Personal information
- Full name: Lajos Csejthey
- Nationality: Hungarian
- Born: 14 February 1885 Dömötöri, Kingdom of Hungary, Austria-Hungary
- Died: 3 August 1977 (aged 82) Csorna, Hungary

Achievements and titles
- Personal best: Javelin throw – 61.22 m (1922)

= Lajos Csejthey =

Hungarian track and field athlete and physician

Lajos Csejthey (/hu/; 14 February 1895 – 3 August 1977) was a Hungarian physician and athlete, who competed in the javelin throw and the discus throw. A six time national champion of the javelin throw event, he became the first Hungarian to break the 60 metres barrier in 1922, and the first sportsman from Vas County to participate at the Olympic Games in 1924.

After the Olympics Csejthey moved to Vasvár and later to Csorna, concentrating on his civil life and work as a health officier and dentist. He died in 1977 and was buried in the Saint Anthony Cemetery in Csorna.
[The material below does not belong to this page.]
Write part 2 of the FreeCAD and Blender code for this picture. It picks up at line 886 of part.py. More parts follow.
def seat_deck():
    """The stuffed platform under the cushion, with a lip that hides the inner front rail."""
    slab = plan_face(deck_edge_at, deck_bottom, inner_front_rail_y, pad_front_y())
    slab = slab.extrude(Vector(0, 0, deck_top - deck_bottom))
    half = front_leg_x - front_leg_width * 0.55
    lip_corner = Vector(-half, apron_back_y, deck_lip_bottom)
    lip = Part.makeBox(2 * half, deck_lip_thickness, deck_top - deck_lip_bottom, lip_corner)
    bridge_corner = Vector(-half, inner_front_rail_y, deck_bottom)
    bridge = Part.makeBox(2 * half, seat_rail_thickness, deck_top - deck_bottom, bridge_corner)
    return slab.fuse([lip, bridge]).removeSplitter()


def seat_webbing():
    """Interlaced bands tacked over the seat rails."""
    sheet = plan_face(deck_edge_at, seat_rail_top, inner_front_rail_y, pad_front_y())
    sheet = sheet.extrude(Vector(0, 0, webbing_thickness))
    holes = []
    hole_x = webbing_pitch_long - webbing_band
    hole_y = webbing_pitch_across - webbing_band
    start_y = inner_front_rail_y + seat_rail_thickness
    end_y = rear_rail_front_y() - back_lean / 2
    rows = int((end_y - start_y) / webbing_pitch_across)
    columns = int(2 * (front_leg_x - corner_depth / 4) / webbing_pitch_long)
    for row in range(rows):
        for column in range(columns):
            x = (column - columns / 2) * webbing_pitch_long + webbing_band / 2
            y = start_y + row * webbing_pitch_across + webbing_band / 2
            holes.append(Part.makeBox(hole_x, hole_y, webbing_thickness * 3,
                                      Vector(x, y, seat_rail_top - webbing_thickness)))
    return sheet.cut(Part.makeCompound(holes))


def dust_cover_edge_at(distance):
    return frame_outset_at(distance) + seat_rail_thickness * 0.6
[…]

His memory is preserved by a plaque in the memorial park in his hometown.

==Early life==

He was born to a wealthy peasant family in Dömötöri, a small village in Vas County, Kingdom of Hungary, which together with other surrounding villages was united to form Sorkifalud in 1943. The fourth of five children of Viktor Csejthey and Rozália Németh, he had two older brothers, Viktor and Sámuel, an older sister Irma and a younger sister, Eszter. His father died in an accident in 1904, whereupon the eldest brother, Viktor, became the head of the household and managed the education of Lajos, sending him to the Medical University of Budapest.

==Athletics career==

At the height of 1.98 m Csejthey was reckoned a real giant of that time and his attributes allowed him to become a successful throwing athlete. Competing both in javelin throw and discus throw, a hereditary shoulder dislocation prevented him to fulfil his talent in the latter one, still he won several national and international competitions in that event.
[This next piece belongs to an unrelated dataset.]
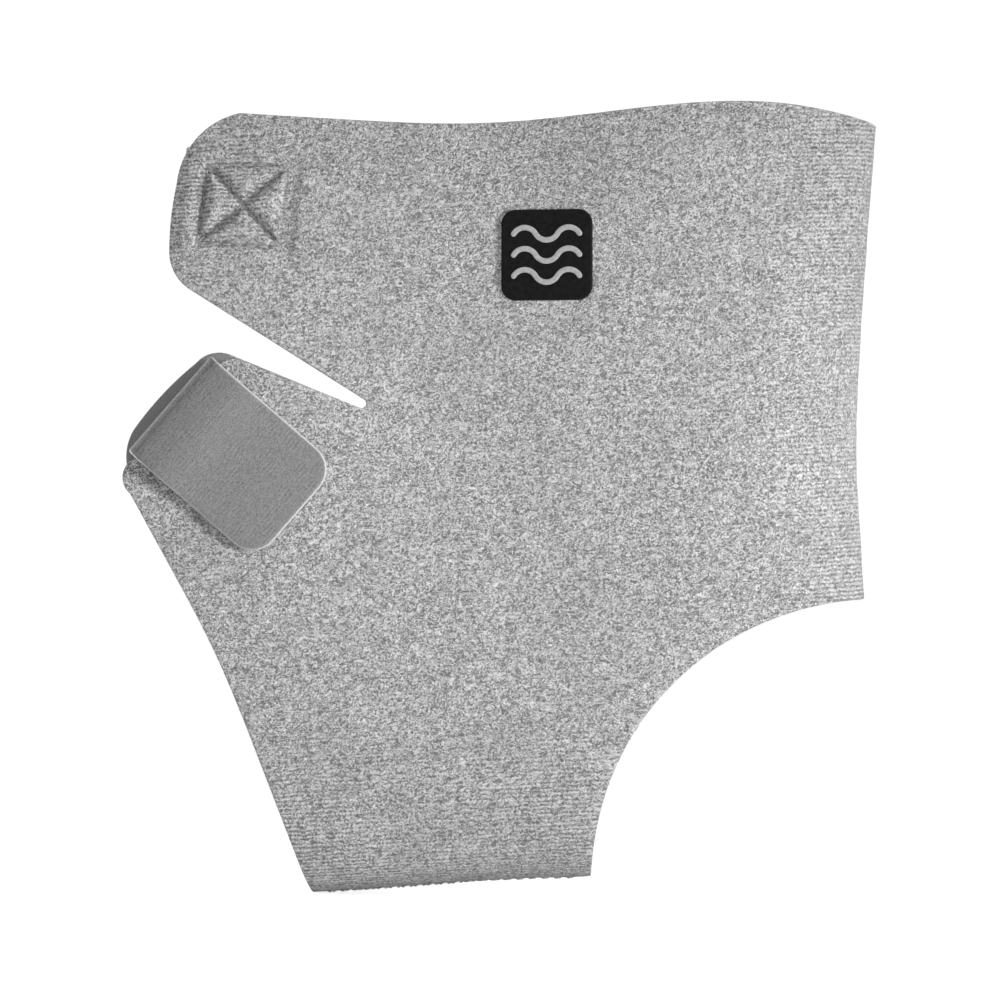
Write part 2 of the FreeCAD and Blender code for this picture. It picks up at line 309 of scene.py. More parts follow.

In the javelin throw his first major success came in 1919 when he won the Hungarian Athletics Championships, which was followed by five more titles until 1924. In 1922 he set a new national record with a throw of 61.22 metres, making him the first Hungarian athlete to exceed the 60 metres limit. The record stood until 1927, when it was broken by Béla Szepes, a prominent figure of the late 1920s, who further improved the record to 66.70 in 1930.
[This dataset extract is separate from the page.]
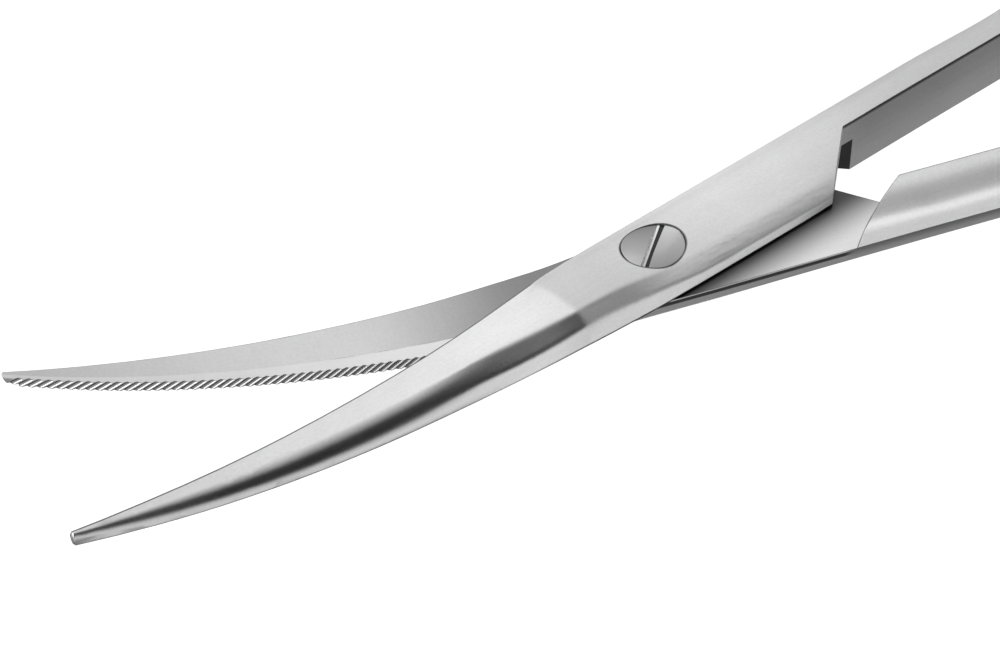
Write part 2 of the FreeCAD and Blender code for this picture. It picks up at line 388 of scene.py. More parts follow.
@dataclass(frozen=True)
class GroundSteel(Steel):
    """Satin steel that turns to bare metal where the blade's grind starts, with painted shade and a
    painted dark reflection on it.

    Spans are places in millimetres, from where a change starts to where it is complete: along the half,
    across it, out from the pivot, or behind the cutting edge.
    """

    blade_tone: float = 0.76
    blade_roughness: float = 0.30
    grind_start: float = -8.8
    grind_soft: float = 0.35
    grind_lean: float = 0.07
    dull_along: Span = (-4.0, 14.0)
    far_roughness: float = 0.06
    edge_depth: Span = (0.16, 0.08)
    cutting_edge_shade: float = 0.75
    near_across: Span = (-3.4, -2.7)
    near_along: Span = (8.0, -6.0)
    near_fall: float = 0.20
    far_along: Span = (8.0, 30.0)
    far_fall: float = 0.20
    seat_ring: Span = (2.70, 2.61)
    seat_shadow: float = 0.75
    band_low: float = math.radians(22.0)
    band_high: float = math.radians(41.0)
    band_soft: float = math.radians(5.0)
    band_root: Span = (-8.8, -25.0)
    band_tip: Span = (-50.0, -35.0)
    reflection_band_dark: float = 0.0

    def levels(self, graph: Graph, own: bpy.types.NodeSocket) -> Levels:
        """Tone, roughness and metal share over the surface.

        Args:
            graph: the graph to add to.
            own: coordinates along the half, in millimetres.

        Returns:
            Tone, roughness and metal share, with the blade's grind apart from the rest.
        """
        along, across, _ = graph.axes(own)
        low = self.grind_start - self.grind_soft
        high = self.grind_start + self.grind_soft
        blade = 1.0 - (along + across * (self.grind_lean * self.side.value)).ramp(low, high)
        # Painted shade: the lap darkens towards the grind's start, except near the spine's edge, and
        # towards the shank.
        above = (across * self.side.value).ramp(*self.near_across)
        fall = along.ramp(*self.near_along) * above * self.near_fall
        fall = fall + along.ramp(*self.far_along) * self.far_fall
        tone = blade * (self.blade_tone - self.tone) + self.tone
        tone = tone * (1.0 - fall * (1.0 - blade))
        rough = blade * (self.blade_roughness - self.roughness) + self.roughness
        rough = rough + along.ramp(*self.dull_along) * self.far_roughness
        # Painted shadow: a dark ring on the lap round the screw head's seat, for the shadow gap there.
        seat_shadow_ring = (along * along + across * across).root().ramp(*self.seat_ring)
        metal = blade * (1.0 - self.metal) + self.metal
        # Painted shade: a dark line along the front blade's cutting edge.
        tone = tone * (1.0 - graph.noted(EDGE_DEPTH).ramp(*self.edge_depth) * blade * self.cutting_edge_shade)
        # Painted reflection: the tone darkens where the blade's form tilts between band_low and
        # band_high, the tilts at which it mirrors the dark gap in the light.
        tilt = graph.noted(TILT)
        above_low = tilt.ramp(self.band_low - self.band_soft, self.band_low + self.band_soft)
        band = above_low * tilt.ramp(self.band_high + self.band_soft, self.band_high - self.band_soft)
        band = band * along.ramp(*self.band_root) * along.ramp(*self.band_tip)
        tone = tone * (1.0 - band * blade * self.reflection_band_dark)
        return tone * (1.0 - seat_shadow_ring * self.seat_shadow), rough, metal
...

Csejthey was present at the Olympic Games in Paris, participating in the javelin throw event. The first athlete from Vas County to take part at the Olympics, he came ninth in the qualifying round with a throw of 54.86 metres, about one metres short to the sixth and last qualifying place. Csejthey did not advance to the final and remained in the ninth final position.

Not much after the Olympics, in September 1924 Csejthey began his medical practice in Vasvár. As a result, his sporting career was played down and although he was yet included to the Hungarian athletics team preparing for the 1928 Summer Olympics, he could not make into the Olympic squad anymore.

==Later life and death==

Arriving to Vasvár, Csejthey started to work as a dentist and health officer of the township. Known for this professional knowledge and commitment, Csejthey introduced and used lung screening for the first time in Vas County. It is also noted that he financed poor people who could not allow to buy medicines from his own wealth.

During the World War II, in 1941 he was relocated to Csorna where he also served as health officer. Following the structural reorganization he became the Chief Medical Officer of the National Public Health and Medical Officer Service in Csorna, where he stayed until his retirement. He died in 1977 and was buried in the Saint Anthony Cemetery in Csorna.

In 2007, on the 30th anniversary of Csejthey's death, a memorial plaque was inaugurated in the memorial park in Sorkifalud. The work of sculptor János Blaskó was revealed by multiple Olympic medalist javelin thrower Gergely Kulcsár.